豆浆的表皮渐渐凝结,这是大豆富含油脂的表现,但是对于制作毛豆腐而言,油脂是多余的。油豆皮被晾晒在竹筷上,风干后成为毛豆腐的副产品,它们是另一种质感的美食。制作毛豆腐的关键,在于用自制的发酵“酸水”来点卤,酸性物质同样可以让大豆蛋白凝固。但是“酸水”更大的意义在于,其中的微生物随着点卤流入,像种子一样被埋植进豆腐当中。

方兴玉是不会在湿热的夏天做毛豆腐的。“桑拿天”里,人们很难控制豆腐发酵的走向。但是在其他的季节里,徽州温润的环境,却能引导微生物们走上发酵的正轨。毛豆腐上绒毛的状态是判断霉菌、酵母菌等菌类是否和谐生长的重要指标,也关系到发酵的进程和最终味道的鲜美与否。方兴玉希望与这有关的一切,自己的女儿都能够学习和领悟到。

深谙美食的徽州人是毛豆腐的知音,吃法可繁可简。在老徽州人眼中,一点辣酱就可以让炭火上的豆腐锦上添花了。发酵后的豆腐内部已经大为不同了,毛霉菌分泌蛋白酶,让大豆蛋白降解成小分子的胨类、多肽和氨基酸。这一系列转化,赋予了豆腐异常的鲜美,这种浓郁的风味,被徽州人称作家乡的味道。

菌丝间细小的颗粒是散落的孢子,那是毛豆腐成熟的标志。聪明的中国人,对这些微小生物的运用得心应手。事实上,这种转化的智慧,在更为久远的年代里,就已经熠熠生辉了。

酿酒,应该是人们利用微生物进行食物转化的最早案例了。用稻米酿出的黄酒,是世界上最古老的酒类之一。

立冬的清晨,绍兴的天空开始下起小雨,这对酿酒师傅们来说是个好征兆。酵母菌喜欢江南冬季这种绵长而又不剧烈的冷。

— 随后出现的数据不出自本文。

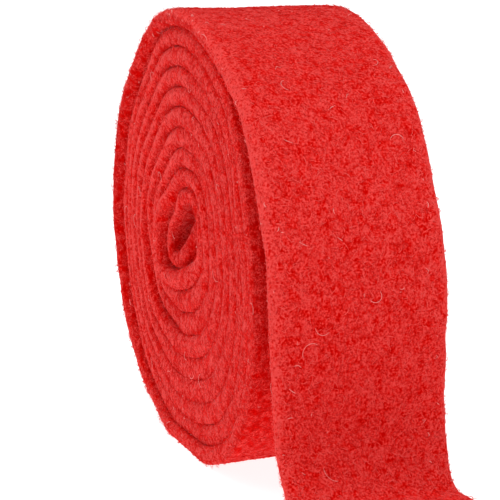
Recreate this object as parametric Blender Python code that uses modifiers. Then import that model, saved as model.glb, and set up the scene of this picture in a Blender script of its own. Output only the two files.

在酒厂的老车间里,师傅们进进出出,准备着祭祀用的贡品。这天是请酒神的日子,没有人怠慢。即便是最好的酿酒师傅,也无法保证年年都能酿出好酒,因为有捉摸不定的天、风、空气,还有菌。每一年的请酒神仪式都是酿酒师们对自然表达的一种尊重。仪式结束后,绍兴的黄酒冬酿即将开始。

在和绍兴处在同一纬度线上同属古越地区的安徽省休宁县,73岁的程进顺也在忙着酿造自家的糯米酒。对于老人来说,做酒算不上一件难事。富庶的江南地区,稻米是生活中不可缺少的部分。年前正是农闲,做几坛米酒祭神敬祖、招待客人、犒劳自己,都是自然不过的事。

蚕茧般的酒曲是酿酒的灵魂,可以把它理解成“接上了菌的种子”。这些稻粉和辣蓼草的混合体里面沉睡着形形色色的发酵菌,等待合适的时机苏醒。酒曲是中国人了不起的发明,是人们试图捕捉和驯化微生物的最古老而有效的尝试。它们是酿酒中最重要的一步,将带来转化中最神奇的部分。

程进顺把碾碎的酒曲和糯米均匀地拌在一起。拌好的糯米被拨出一个深深的酒窝,再把指缝间的每一粒米都抹进缸中,撒上最后一把酒曲,之后的一切都要交给时间了。那些霉菌,将会把糯米中的淀粉变成糖,而酵母菌们负责把糖变成酒精。